Dealing with Optis’ request for an injunction in the interim, Mr Justice Meade considered the wording of the ETSI IPR policy and how it should be interpreted under French law, under which the policy was established. The UK Supreme Court already considered how the ETSI IPR policy balances the respective interests of SEP holders and implementers of technology standards under the ETSI IPR policy, and Mr Justice Meade reflected on the Supreme Court’s views in that regard. The judge said that, where there has been a finding of infringement in respect of a SEP, “the balance is in favour of an injunction in the absence of FRAND terms”.
The judge rejected Apple’s claims that it should not be forced to make an undertaking to the court in respect of agreeing a licence to use SEPs before it knows what the terms of that licence are.
Mr Justice Meade said: “It is not right and not the intention of clause 6.1 [of the ETSI IPR policy] for a party using the technology of a SEP to have the benefit of the patentee’s FRAND undertaking in terms of immunity from being sued, without the corresponding burden of taking a licence.”
“As matters stand, Apple is infringing Optis’ patent rights. It therefore needs a licence now if it is not to be acting unlawfully,” he said.
The judge said that Apple can “remedy this situation” by giving “an undertaking to take whatever licence is set” by the High Court at the summer 2022 trial. He rejected Apple’s further claims that the competition law allegations it has raised should be determined before the court imposes an injunction and dismissed the threat of Apple exiting the market as “hypothetical and not persuasive”.
Mark Marfé, patent law expert at Pinsent Masons, said: “In coming to his decision, Mr Justice Meade also confirmed that the court cannot compel a party to take a licence. Where the court has found an SEP valid and infringed the implementer can choose to rely on SEP holders’ FRAND commitment or submit to the injunction. This choice, on the implementer’s part, is what is unusual about a FRAND injunction. The injunction ceases to have effect if the FRAND licence is entered into.”

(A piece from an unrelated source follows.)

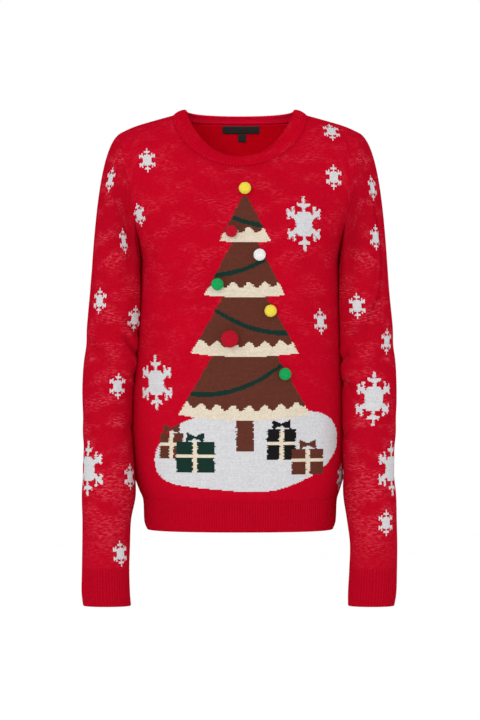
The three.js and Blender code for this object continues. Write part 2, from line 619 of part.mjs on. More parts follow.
// The ribbed collar, as one closed wall on the panels' own neckline points.
function collarGeometry() {
  const loop = necklineLoop();
  const count = loop.length;
  const baseAt = (u) => {
    const k = Math.floor(u * count) % count;
    const share = u * count - Math.floor(u * count);
    const [here, next] = [loop[k], loop[(k + 1) % count]];
    return {
      outside: here.outside.clone().lerp(next.outside, share),
      inwards: here.inwards.clone().lerp(next.inwards, share).normalize(),
      clear: here.clear.clone().lerp(next.clear, share).normalize(),
    };
  };
  const sectionAt = (u) => {
    const { outside, inwards, clear } = baseAt(u);
    const edge = collarEdge(u);
    const up = edge.clone().sub(outside).normalize();
    const outwards = inwards.clone().negate().addScaledVector(up, inwards.dot(up)).normalize();
    return { foot: outside.clone().addScaledVector(clear, SEAM_GAP * 1.1), edge, inwards, outwards };
  };
  const outerAt = (u, share, valley) => {
    const { foot, edge, inwards, outwards } = sectionAt(u);
    if (share === 0) return foot.addScaledVector(inwards, valley);
    const bulge = COLLAR_BULGE * 4 * share * (1 - share);
    return foot.lerp(edge, share).addScaledVector(outwards, bulge - valley);
  };
  const innerAt = (u, share) => {
    const { foot, edge, inwards, outwards } = sectionAt(u);
    const bulge = COLLAR_BULGE * 4 * share * (1 - share);
    const thick = inwards.clone().lerp(outwards.clone().negate(), Math.min(share * 2, 1)).normalize();
    return foot.lerp(edge, share).addScaledVector(outwards, bulge).addScaledVector(thick, COLLAR_CLOTH);
  };
  const loopLength = loop.reduce(
    (sum, { outside }, k) => sum + outside.distanceTo(loop[(k + 1) % count].outside),
    0,
  );
  const ribU = ribColumns(loopLength * 0.92, true);
  const plainU = Array.from({ length: COLLAR_BANDS }, (_, i) => i / COLLAR_BANDS);
  const outer = COLLAR_LEVELS.map((share) => ({
    points: ribU.map((u, i) => outerAt(u, share, i % 2 ? RIB_DEPTH : 0)),
    u: ribU,
  }));
  const rim = {
    points: plainU.map((u) => outerAt(u, 1, COLLAR_CLOTH / 2)),
    u: plainU,
  };
  const inner = COLLAR_LEVELS.map((share) => ({ points: plainU.map((u) => innerAt(u, share)), u: plainU }));
  return wallGeometry([...outer, rim], inner, true);
}

// A pompom sewn on the front.
function pompomMesh({ name, x, z, radius, colour }) {
  const mesh = new THREE.Mesh(new THREE.SphereGeometry(radius, 14, 8), feltMaterial(colour));
  const seat = bodyPoint("front", x, z);
  const normal = bodyNormal("front", seat);
  mesh.scale.set(1, 1, POMPOM_FLATTEN);
  mesh.quaternion.setFromUnitVectors(vector(0, 0, 1), normal);
  mesh.position.copy(seat).addScaledVector(normal, radius * POMPOM_FLATTEN);
  mesh.name = name;
  return mesh;
}

// A plain woven label against the inside of the back, made from the back's own points moved in.
function labelGeometry({ x, top, width, height, thick }) {
  const columns = 6;
  const place = (column, z, depth) => {
    const point = bodyPoint("back", x + width * (column / columns - 0.5), z);
    return point.addScaledVector(bodyNormal("back", point), -depth);
  };
  const u = Array.from({ length: columns + 1 }, (_, i) => i / columns);
  const row = (z, depth) => ({ points: u.map((_, column) => place(column, z, depth)), u });
  const near = CLOTH + LABEL_GAP;
  const heights = [top - height, top - height / 2, top];
  return wallGeometry(
    heights.map((z) => row(z, near)),
    heights.map((z) => row(z, near + thick)),
    false,
  );
}

const finish = (color, roughness) => new THREE.MeshStandardMaterial({ color, roughness, metalness: 0 });
const knitMaterial = () => finish(KNIT_RED, 0.92);
const feltMaterial = (colour) => finish(colour, 1);
const labelMaterial = () => finish(LABEL_BLACK, 0.55);

function named(name, geometry, material) {
  const mesh = new THREE.Mesh(geometry, material);
  mesh.name = name;
  return mesh;
}

const sweater = new THREE.Group();
sweater.add(named("front", panelGeometry("front"), knitMaterial()));
sweater.add(named("back", panelGeometry("back"), knitMaterial()));
sweater.add(named("sleeve_right", sleeveGeometry(-1, SLEEVE_RIGHT), knitMaterial()));
sweater.add(named("sleeve_left", sleeveGeometry(1, SLEEVE_LEFT), knitMaterial()));
sweater.add(named("collar", collarGeometry(), knitMaterial()));
sweater.add(named("neck_label", labelGeometry(LABEL), labelMaterial()));
sweater.add(named("size_tab", labelGeometry(SIZE_TAB), labelMaterial()));
for (const pompom of POMPOMS) sweater.add(pompomMesh(pompom));

export default sweater;
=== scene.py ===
import logging
import math
from dataclasses import dataclass
from enum import Enum
from typing import Sequence, Union

import bpy
import numpy as np
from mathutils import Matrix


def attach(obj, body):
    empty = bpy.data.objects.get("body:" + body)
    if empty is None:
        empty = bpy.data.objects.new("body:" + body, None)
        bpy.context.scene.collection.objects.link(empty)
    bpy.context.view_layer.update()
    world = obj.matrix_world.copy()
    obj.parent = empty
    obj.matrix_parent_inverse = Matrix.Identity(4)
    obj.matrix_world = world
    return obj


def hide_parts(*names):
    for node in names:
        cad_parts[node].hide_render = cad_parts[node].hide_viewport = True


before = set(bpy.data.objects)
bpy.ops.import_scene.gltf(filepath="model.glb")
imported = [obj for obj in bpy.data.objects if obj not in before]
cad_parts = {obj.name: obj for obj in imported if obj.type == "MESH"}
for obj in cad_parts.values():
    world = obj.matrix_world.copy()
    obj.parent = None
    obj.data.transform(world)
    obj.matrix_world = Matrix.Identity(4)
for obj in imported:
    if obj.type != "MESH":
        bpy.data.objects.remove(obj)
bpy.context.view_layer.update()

log = logging.getLogger("sweater")
Array = np.ndarray
Number = Union[float, "Shade"]

# Gauge of the knit: the width of a column of stitches and the height of a row
WALE = 0.0018
COURSE = 0.0015

# How thick the cloth is, and how far apart two panels' edges lie where they are linked
CLOTH = 0.0024
COLLAR_CLOTH = 0.0032
SEAM_GAP = 0.00003

# The 1 x 1 ribs: their pitch, the depth of their grooves and the painted shade in them, and how they end in
# plain knit
RIB_PITCH = 0.00365
RIB_DEPTH = 0.0009
RIB_PAINTED_SHADE = 0.6
RIB_FADE = 0.005

# A free edge is rounded: how far in its last row lies, and how far off the row before it is
EDGE_SUNK = 0.0007
EDGE_STEP = 0.0008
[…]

During the proceedings, Optis had claimed that technology implementers lose the right to a FRAND licence “forever”, and that SEP owners are entitled in such cases to “an unqualified and permanent injunction”, if the implementers do not commit to accepting unknown FRAND terms to be set by a court prior to an infringement finding. The High Court rejected this argument.
The judge rejected Optis’ claim that Apple would permanently lose the right to a FRAND licence by failing to commit to a licence at the relevant time. The judge held that implementers may decline to commit to a FRAND licence for a number of reasons, including taking the view at an early stage of the proceedings that they did not infringe or that they only had a small presence in the UK. He said that “it would be unfair and unprincipled to punish what was merely a misjudgement by removing the FRAND entitlement permanently”. Mr Justice Meade also rejected Optis’ assertion that a global SEP portfolio must necessarily include valid and infringed SEPs as he said some portfolios will be small and weak and so will not.
Mr Justice Meade said the “novel” nature of the issues considered by the court meant that it was fair to give Apple some time to consider his judgment. This will enable Apple to determine whether to give an undertaking to accept whatever FRAND terms the court sets next year or to propose an alternative undertaking to avoid an injunction. The judge said, however: “I am sceptical if anything short of committing to the terms that will be awarded at [the summer 2022 trial] will serve, but I will allow Apple time to consider it.”
Sarah Taylor, patent law expert at Pinsent Masons, said “Apple must now decide whether it should agree to take a FRAND licence, on terms yet to be determined, or face an injunction in the UK. Of course, Apple has the right to appeal the decision, and its next steps will be watched with interest by other implementers of standardised technologies.”